══ DATASET EXTRACT
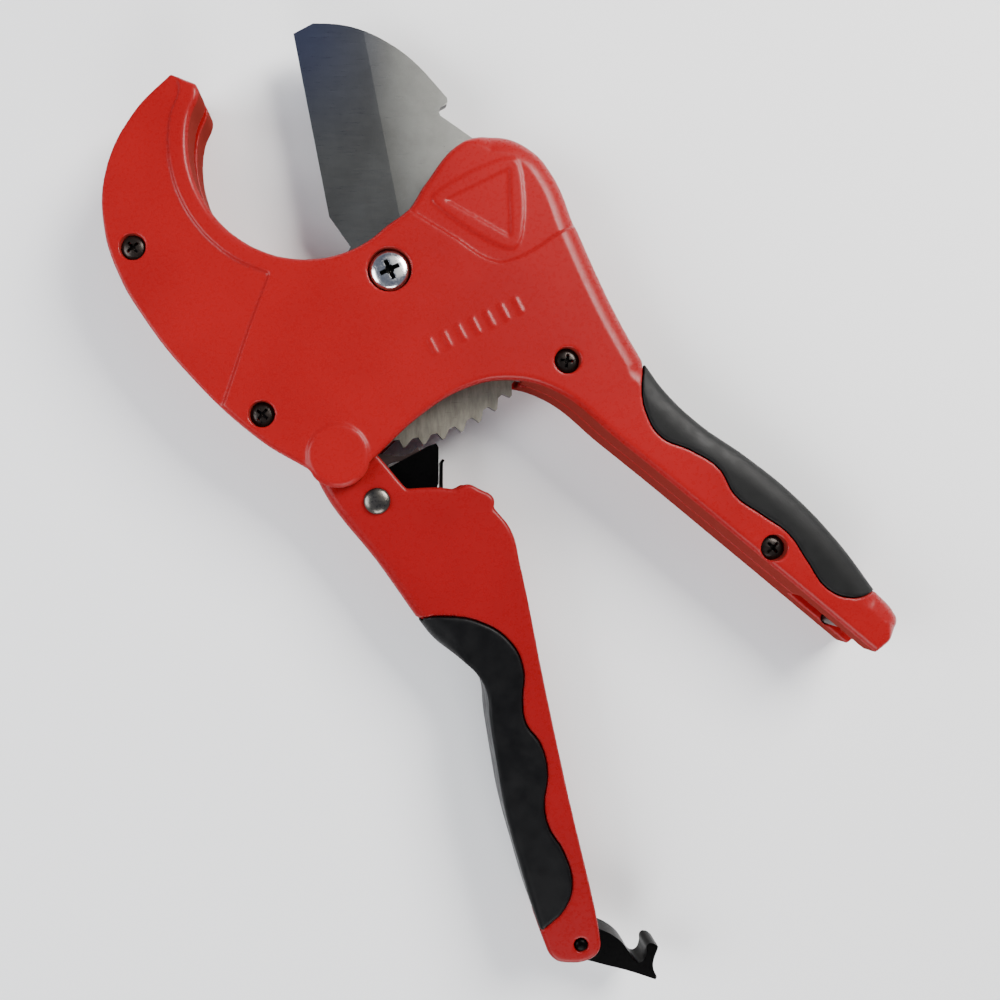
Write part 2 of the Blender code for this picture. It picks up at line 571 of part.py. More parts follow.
def make_moving_handle():
    frame = slab("moving_handle_frame", MOVING_HANDLE, HANDLE_LOW, HANDLE_HIGH, "moving_handle", "red_paint")
    round_rim(frame, HANDLE_HIGH, 0.9)
    round_rim(frame, HANDLE_LOW, 0.9)
    cut(
        frame,
        slab("moving_grip_seat_front", MOVING_GRIP, 20.0, 30.0, "moving_handle", grow=GAP),
        slab("moving_grip_seat_back", MOVING_GRIP, -5.0, 5.0, "moving_handle", grow=GAP),
        slab("upper_channel", UPPER_CHANNEL, CHEEK_LOW, CHEEK_HIGH, "moving_handle"),
        slab("lower_channel", LOWER_CHANNEL, 8.0, 17.0, "moving_handle"),
        rod("frame_pivot_hole", HANDLE_PIVOT, PIVOT_PIN_RADIUS + GAP, 0.0, THICKNESS, "moving_handle",
            sides=24),
        rod("frame_feed_hole", FEED_PIVOT, PIN_RADIUS + GAP, 0.0, THICKNESS, "moving_handle", sides=20),
        rod("frame_latch_hole", LATCH_PIVOT, 2.0, 0.0, THICKNESS, "moving_handle", sides=16),
    )
    grip = slab("moving_handle_grip", MOVING_GRIP, 2.4, 22.6, "moving_handle", "dark_rubber")
    round_rim(grip, 22.6, 0.8)
    round_rim(grip, 2.4, 0.8)
    cut(grip, slab("moving_grip_core", MOVING_HANDLE, 5.0, 20.0, "moving_handle", grow=GAP))
    turned("feed_pawl_pin", FEED_PIVOT, [
        (0.0, 23.2), (2.6, 23.1), (3.6, 22.7), (3.8, 22.0), (PIN_RADIUS, 22.0), (PIN_RADIUS, 3.0),
        (3.8, 3.0), (3.6, 2.2), (0.0, 1.9),
    ], "moving_handle", "dark_steel", steps=24)
    turned("latch_pin", LATCH_PIVOT, [
        (0.0, 22.1), (1.2, 22.0), (1.7, 21.5), (1.7, 3.5), (1.2, 3.0), (0.0, 2.9),
    ], "moving_handle", "black_steel", steps=16)
    coil("feed_pawl_spring", FEED_PIVOT, 3.1, 0.28, 6.45, 0.65, 1.0, 200.0, (-8.1, -62.4), (-5.6, -69.9),
         "moving_handle", "bright_steel")


def make_feed_pawl():
    pawl = slab("feed_pawl", FEED_PAWL, 7.5, 17.5, "feed_pawl", "black_steel")
    cut(
        pawl,
        slab("feed_pawl_gap", FEED_PAWL_GAP, 9.5, 15.5, "feed_pawl"),
        rod("feed_pawl_eye", FEED_PIVOT, PIN_RADIUS + GAP, 5.0, 20.0, "feed_pawl", sides=20),
    )
    slab("feed_pawl_leaf", FEED_LEAF, 9.5, 15.5, "feed_pawl", "black_steel")


def make_latch():
    latch = slab("latch", LATCH, 8.5, 16.5, "latch", "black_steel")
    cut(latch, rod("latch_eye", LATCH_PIVOT, 2.0, 5.0, 20.0, "latch", sides=16))


def shade_round_pieces():
    for piece in PARTS.objects:
        if piece.type == "MESH":
            piece.data.shade_smooth()
            piece.data.set_sharp_from_angle(angle=math.radians(35))


clear_scene()
PARTS = make_collection("pvc_pipe_cutter")
CUTTERS = make_collection("cutters")
MATERIALS = {name: make_material(name) for name in COLOURS}
EMPTIES = make_axes()
make_shells()
make_fixed_grip()
make_blade()
make_pivot()
make_screws()
make_handle_pivot()
make_hold_pawl()
make_moving_handle()
make_feed_pawl()
make_latch()
shade_round_pieces()
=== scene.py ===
"""Looks of the ratchet pipe cutter: fine meshes, materials, light and camera around the CAD frame."""

import math
import random

import bmesh
import bpy
from mathutils import Matrix, Vector
from mathutils.kdtree import KDTree
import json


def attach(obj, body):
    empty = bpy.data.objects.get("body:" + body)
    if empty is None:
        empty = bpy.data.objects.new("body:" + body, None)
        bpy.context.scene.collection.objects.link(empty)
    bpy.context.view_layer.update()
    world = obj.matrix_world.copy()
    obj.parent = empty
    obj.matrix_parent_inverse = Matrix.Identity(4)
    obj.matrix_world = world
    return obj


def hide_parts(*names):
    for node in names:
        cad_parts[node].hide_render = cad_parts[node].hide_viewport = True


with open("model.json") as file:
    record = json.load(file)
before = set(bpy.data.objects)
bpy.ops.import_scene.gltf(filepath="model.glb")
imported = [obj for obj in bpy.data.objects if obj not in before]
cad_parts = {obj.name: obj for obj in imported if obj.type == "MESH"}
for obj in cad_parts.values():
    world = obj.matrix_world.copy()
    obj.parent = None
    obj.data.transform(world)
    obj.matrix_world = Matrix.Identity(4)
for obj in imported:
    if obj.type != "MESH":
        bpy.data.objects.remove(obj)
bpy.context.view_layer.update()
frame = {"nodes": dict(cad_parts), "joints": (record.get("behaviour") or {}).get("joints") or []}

MM = 0.001
CORNER = "corner"


def joint_place(name):
    """A joint's place in the frame, in metres."""
    for joint in frame["joints"]:
        if joint["name"] == name:
            return Vector(joint["pos_m"])
    raise KeyError(name)


def from_pivot(place):
    """A place in the frame as millimetres from the blade pivot."""
    return ((place.x - PIVOT.x) / MM, (place.y - PIVOT.y) / MM)


# Places that the CAD settles: outlines below are in millimetres from the blade pivot.
PIVOT = joint_place("blade_pivot")
HANDLE_PIVOT = from_pivot(joint_place("handle_pivot"))
FEED_PIVOT = from_pivot(joint_place("feed_pawl_pivot"))
LATCH_PIVOT = from_pivot(joint_place("latch_pivot"))

# Sizes in millimetres
THICKNESS = 25.0
FACE = 3.0
SEAM = THICKNESS / 2
SEAM_GAP = 0.3
FIELD_DEPTH = 0.8
MOUTH_CENTRE = (-23.7, 36.1)
MOUTH_RADIUS = 33.0
MOUTH_BAND = 5.3
BOSS_RADIUS = 9.3
BOSS_RISE = 0.8
GAP = 0.3
BLADE_THICKNESS = 2.5
BLADE_LOW = SEAM - BLADE_THICKNESS / 2
BLADE_HIGH = SEAM + BLADE_THICKNESS / 2
SLOT_LOW = BLADE_LOW - 0.45
SLOT_HIGH = BLADE_HIGH + 0.45
BLADE_HOLE_RADIUS = 4.2
BLADE_SWING_RADIUS = 78.8
TOOTH_ROOM_RADIUS = 51.0
TOOTH_PITCH = 6.8
TOOTH_TIP = 49.6
TOOTH_ROOT = 47.3
TOOTH_FIRST = -23.7
TOOTH_COUNT = 17
EDGE_HEEL = (-17.6, 18.4)
EDGE_TIP = (-28.1, 72.0)
GRIND_WIDTH = 20.0
GRIND_LENGTH = 84.0
GRIND_DEPTH = 10.0
EDGE_THICKNESS = 0.5
WASHER_SEAT_RADIUS = 7.3
SPRING_ROOM_RADIUS = 8.6
SPRING_ROOM_FLOOR = 6.4
SPRING_BOSS_RADIUS = 5.2
LEG_ROOM_RADIUS = 15.8
LEG_ROOM_ANGLES = (213, 333)
CATCH_PIN = (131.0, -100.1)
CLOSED_LATCH_PIVOT = (126.0, -118.0)
SCREWS = ((-72.3, 6.5), (-35.8, -40.6), (50.0, -25.5), (107.9, -78.1))
SCREW_SEAT_RADIUS = 3.7
SCREW_HOLE_RADIUS = 1.8
PIVOT_HOLE_RADIUS = 2.8
PIN_HOLE_RADIUS = 1.9
LATCH_HOLE_RADIUS = 2.0
HANDLE_LOW = 3.3
HANDLE_HIGH = 21.7
FIXED_CORE = (5.2, THICKNESS - 5.2)
MOVING_CORE = (5.0, 20.0)
FIXED_GRIP_FACES = (0.3, THICKNESS - 0.3)
MOVING_GRIP_FACES = (2.4, 22.6)
UPPER_CHANNEL_FACES = (6.1, 18.9)
LOWER_CHANNEL_FACES = (8.0, 17.0)
FEED_PAWL_FACES = (7.5, 17.5)
FEED_GAP_FACES = (9.5, 15.5)
HOLD_PAWL_FACES = (11.0, 14.0)
LATCH_FACES = (8.5, 16.5)

# Camera: straight above the face, where the photograph's perspective puts it.
CAMERA_FROM_PIVOT = (-2.1, -63.0)
CAMERA_ABOVE_FACE = 259.0
CAMERA_LENS = 33.3
CAMERA_SHIFT = (0.118, -0.006)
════
__GOAL__. Transcribe nothing but the lines from the line with "obj.matrix_parent_inverse = Matrix.Identity(4)" through the line with "imported = [obj", reproducing each exactly.

__CORRECT ANSWER__.
    obj.matrix_parent_inverse = Matrix.Identity(4)
    obj.matrix_world = world
    return obj


def hide_parts(*names):
    for node in names:
        cad_parts[node].hide_render = cad_parts[node].hide_viewport = True


with open("model.json") as file:
    record = json.load(file)
before = set(bpy.data.objects)
bpy.ops.import_scene.gltf(filepath="model.glb")
imported = [obj for obj in bpy.data.objects if obj not in before]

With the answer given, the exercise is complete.